Written by award-winning Shanghainese screenwriter Qin Wen and shot by Crouching Tiger, Hidden Dragon cinematographer Peter Pau, Blossoms Shanghai is set to star Hu Ge (2019 Cannes darling The Wild Goose Lake) as an “enigmatic, self-made millionaire, Mr. Bao,” on “his journey of reinvention from a young opportunist with a troubled past to the heights of the gilded city of Shanghai. Set against the backdrop of massive economic growth in 1990’s Shanghai, the series unveils the glamour that follows his dazzling wealth and his entanglement with four fabulous women that represent the pursuits of his life: adventure, honor, love and innocence.”

Wong created and produced Blossoms Shanghai in homage to his birthplace, in a portrait of the city’s massive economic growth in the ’90s. Wong will also direct the pilot episode.
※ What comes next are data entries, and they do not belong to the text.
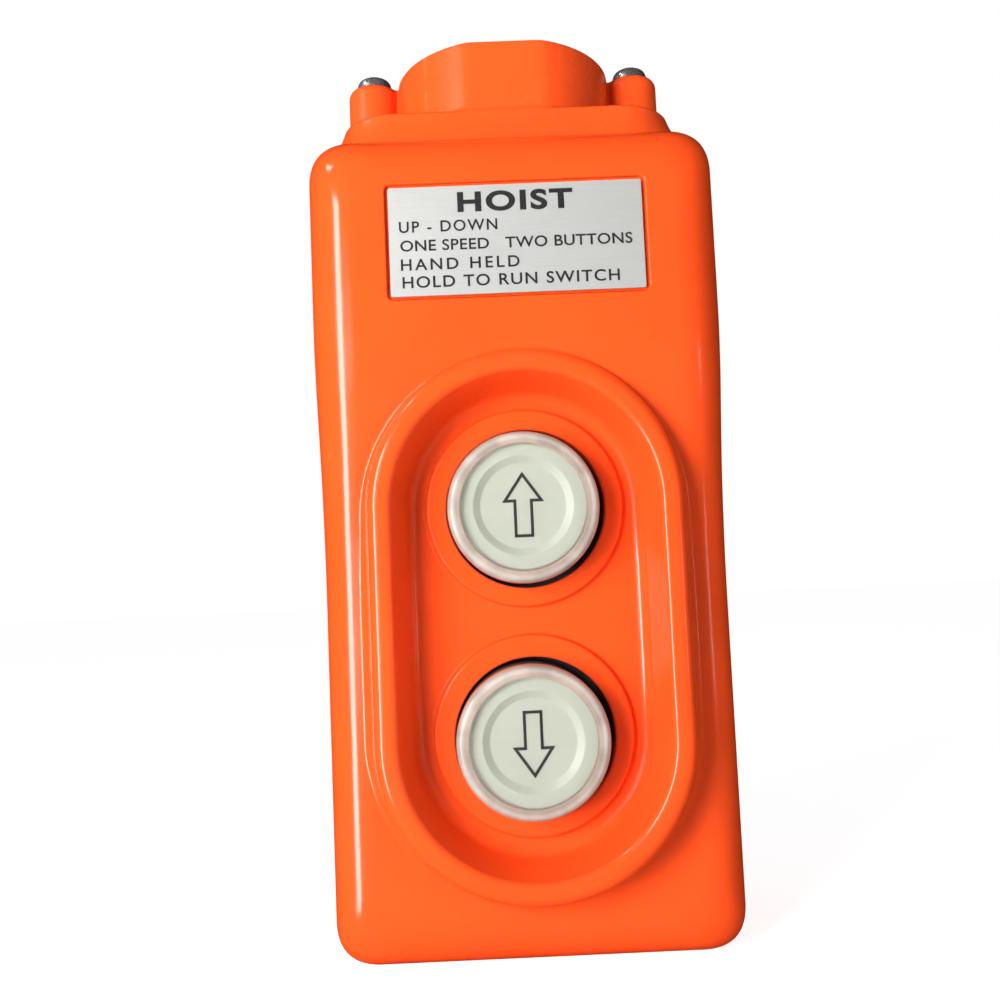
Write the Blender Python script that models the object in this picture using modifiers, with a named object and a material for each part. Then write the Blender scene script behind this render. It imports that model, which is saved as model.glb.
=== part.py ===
"""Two-button hoist pendant: a moulded two-part case, a cable cap, and the switch gear inside.

The pendant stands upright on its flat bottom face.  X is to the right, Y goes into the case
and Z is up.  The cable's axis is the Z axis, and the bottom face is the plane Z = 0.
"""

import math

import bmesh
import bpy
from mathutils import Matrix, Vector

MM = 0.001

# Case, in millimetres until the last step, where everything is multiplied by MM.
CASE_WIDTH = 65.0
CASE_HEIGHT = 130.8
FRONT_Y = -20.0            # face around the buttons
LABEL_FACE_Y = -26.75      # raised face that carries the label
BACK_Y = 24.0
PART_Y = -11.0             # plane where the cover meets the housing
STEP_LOW_Z = 68.0          # the slope between the two faces starts here
STEP_HIGH_Z = 95.0         # and ends here
EDGE_RADIUS = 6.5
WALL = 3.2
GAP = 0.3                  # clearance between pieces that touch

# Guard collar and buttons.
BUTTON_Z = {"down": 35.25, "up": 70.75}
COLLAR_CREST_Y = -27.4
COLLAR_BASE_RADIUS = 25.9
COLLAR_CREST_RADIUS = 23.8
WELL_MOUTH_RADIUS = 20.7
WELL_FLOOR_RADIUS = 18.1
WELL_FLOOR_Y = -18.8
RING_RADIUS = 15.6
BUTTON_HOLE_RADIUS = 12.45
INNER_FACE_Y = -16.5       # back of the cover's front wall, behind the buttons
TRAVEL = 4.0
STACK_X = -0.35            # each button sits a little off the middle of its hole, within its play
STACK_Z = -0.3

# Button stack.
LENS_RADIUS = 11.7
LENS_TOP_Y = -26.3
LENS_WALL = 1.5
LENS_PANE = 0.8
LENS_SKIRT_Y = -14.0
DISH_RADIUS = 7.15
DISH_DEPTH = 0.7
PLUNGER_FLANGE_RADIUS = 13.2
STEM_RADIUS = 6.0
STEM_END_Y = 2.0
GUIDE_BORE = 13.7
GUIDE_RADIUS = 16.8
GUIDE_FLOOR_Y = -1.0
EAR_X = 20.0

# Label.
LABEL_SIZE = (39.4, 17.2)
LABEL_Z = 112.1
LABEL_X = 0.4
LABEL_POCKET = 0.8
LABEL_THICKNESS = 0.35

# Cable cap.
CAP_FOOT_Z = CASE_HEIGHT + GAP
CAP_FLANGE_TOP_Z = 136.8
FLANGE_HALF_WIDTH = 27.6
FLANGE_HALF_DEPTH = 18.05
FLANGE_CORNER = 9.0
FLANGE_FLARE = 3.0
CAP_TOP_Z = 148.7
NECK_RADIUS = 18.85
NECK_FLAT_Y = 17.7
CAP_SCREW_X = 23.2
CAP_HEAD_RADIUS = 3.1
BOSS_RADIUS = 4.6
BOSS_TOP_Z = CAP_TOP_Z + 0.3
CAP_SEAT_Z = BOSS_TOP_Z - 0.7
GLAND_BORE = 11.0
SEAL_GROOVE_DEPTH = 1.3
CABLE_RADIUS = 6.0

# Fixing screws, from the back of the case.
CASE_SCREWS = [(-21.5, 10.5), (21.5, 10.5), (-21.5, 104.0), (21.5, 104.0)]
HEAD_SEAT_Y = 10.0

# Contact block.
BLOCK_Y = (9.0, 15.5)
BLOCK_Z = (16.0, 90.0)
BLOCK_HALF_WIDTH = 20.0
BLOCK_SCREW_Z = (20.5, 85.5)
BRIDGE_DEPTH = 1.3
STRIP_FRONT_Y = STEM_END_Y + GAP + BRIDGE_DEPTH + TRAVEL + GAP
STRIP_Y = (STRIP_FRONT_Y, STRIP_FRONT_Y + 0.8)
TERMINAL_X = 15.5


# ---------------------------------------------------------------- scene and materials

def clear_scene():
    for obj in list(bpy.data.objects):
        bpy.data.objects.remove(obj, do_unlink=True)


def new_collection(name):
    collection = bpy.data.collections.new(name)
    bpy.context.scene.collection.children.link(collection)
    return collection


def finish_material(name, colour, roughness, metallic=0.0, alpha=1.0):
    material = bpy.data.materials.new(name)
    material.use_nodes = True
    shader = material.node_tree.nodes["Principled BSDF"]
    shader.inputs["Base Color"].default_value = (*colour, 1.0)
    shader.inputs["Roughness"].default_value = roughness
    shader.inputs["Metallic"].default_value = metallic
    shader.inputs["Alpha"].default_value = alpha
    material.diffuse_color = (*colour, alpha)
    return material


clear_scene()
PARTS = new_collection("pendant_control_station")
CUTTERS = new_collection("cutters")
ORANGE = (0.90, 0.13, 0.015)
BRASS = (0.78, 0.57, 0.23)
STEEL = (0.72, 0.72, 0.74)
BLACK = (0.02, 0.02, 0.022)


# ---------------------------------------------------------------- building blocks

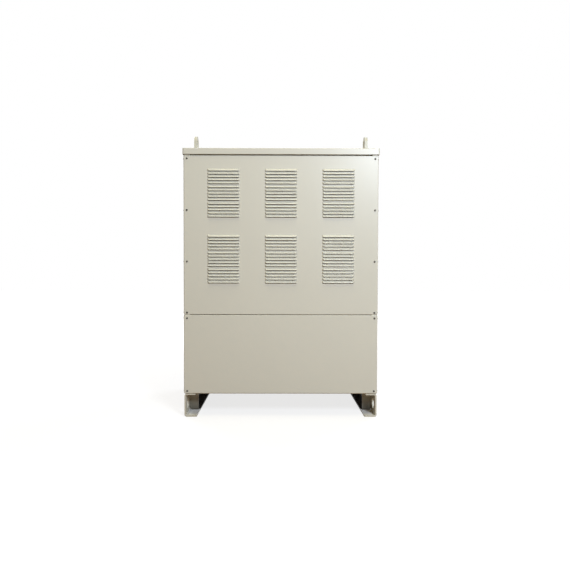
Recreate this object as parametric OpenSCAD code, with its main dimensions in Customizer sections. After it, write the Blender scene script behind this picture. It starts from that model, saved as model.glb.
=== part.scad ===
// Three-phase voltage stabilizer: a ventilated sheet-steel cabinet on two channel skids.
// The origin is on the floor, at the middle of the footprint. Z is up and the front faces -Y.

/* [Cabinet] */
// Width over the side panels
cabinet_w = 830; // [800:10:1200]
// Depth over the front and rear panels
cabinet_d = 600; // [560:10:900]
// Height of the plain lower panels
lower_panel_h = 335; // [200:5:600]
// Height of the louvred upper panels
upper_panel_h = 677; // [660:1:900]
// Gap left between an upper and a lower panel
panel_seam = 2; // [1:0.5:6]
// Gap between the skids and the lower edge of the panels
panel_rise = 3.5; // [0.5:0.5:5]
// Thickness of the panel sheet
panel_t = 2; // [1:0.25:2.5]
// Depth of the upper and lower edges folded back behind a panel
fold_d = 14; // [8:1:20]
// Outer radius of those folds
fold_r = 3; // [2.75:0.25:5]
// Depth of the upright edges of the front and rear panels, folded back over the posts
edge_lip = 8; // [6:0.5:12]
// Outer radius of the upright folds
edge_r = 4.5; // [3:0.25:5.5]
// Gap between an upright edge and the side panel next to it
lip_gap = 1; // [0.5:0.5:3]
// Room between a folded edge and the post beside it
fold_room = 2; // [1:0.5:5]

/* [Frame] */
// Side of the square frame tube
tube_side = 25; // [20:1:40]
// Wall of the frame tube
tube_wall = 2; // [1.5:0.25:3]
// Outer corner radius of the frame tube
tube_r = 3.5; // [3.25:0.25:6]
// Least room between a middle or top rail and the folded edge beside it
rail_room = 0.5; // [0.5:0.5:5]
// Thickness of the floor plate
floor_t = 3; // [2:0.5:6]
// Room round the floor plate
floor_room = 1; // [0.5:0.5:3]

/* [Cover] */
// How far the cover reaches out past the panels on every side
cover_reach = 4; // [3:1:40]
// Depth of the lip folded down round the cover
cover_lip = 26; // [20:1:60]
// Ventilation gap between the upper panels and the lip, wider where a deep top rail needs it
cover_gap = 4.5; // [3:0.5:20]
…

“Jin Yucheng’s landmark novel Blossoms has been the perfect backdrop to visualize and share my love for my birth city,” said Wong in a statement. “With the series, I would like to invite the audience to immerse in the intrigues of Shanghai and its inhabitants in the early 1990s, an exciting time that paved the way for the prosperity of modern Shanghai.”

Blossoms Shanghai will shoot in Shanghai. Wong’s Jet Tone is set to produce. Tencent Penguin Pictures has acquired the rights for China. Block 2 Distribution is handling international sales.

There is no word on whether this series adaptation of Blossoms will affect Wong’s planned feature film, but the filmmaker is hoping to return to the feature realm to save the Hong Kong industry, as one of the leading filmmakers working on a $33.5 million plan to boost the region’s filmmaking.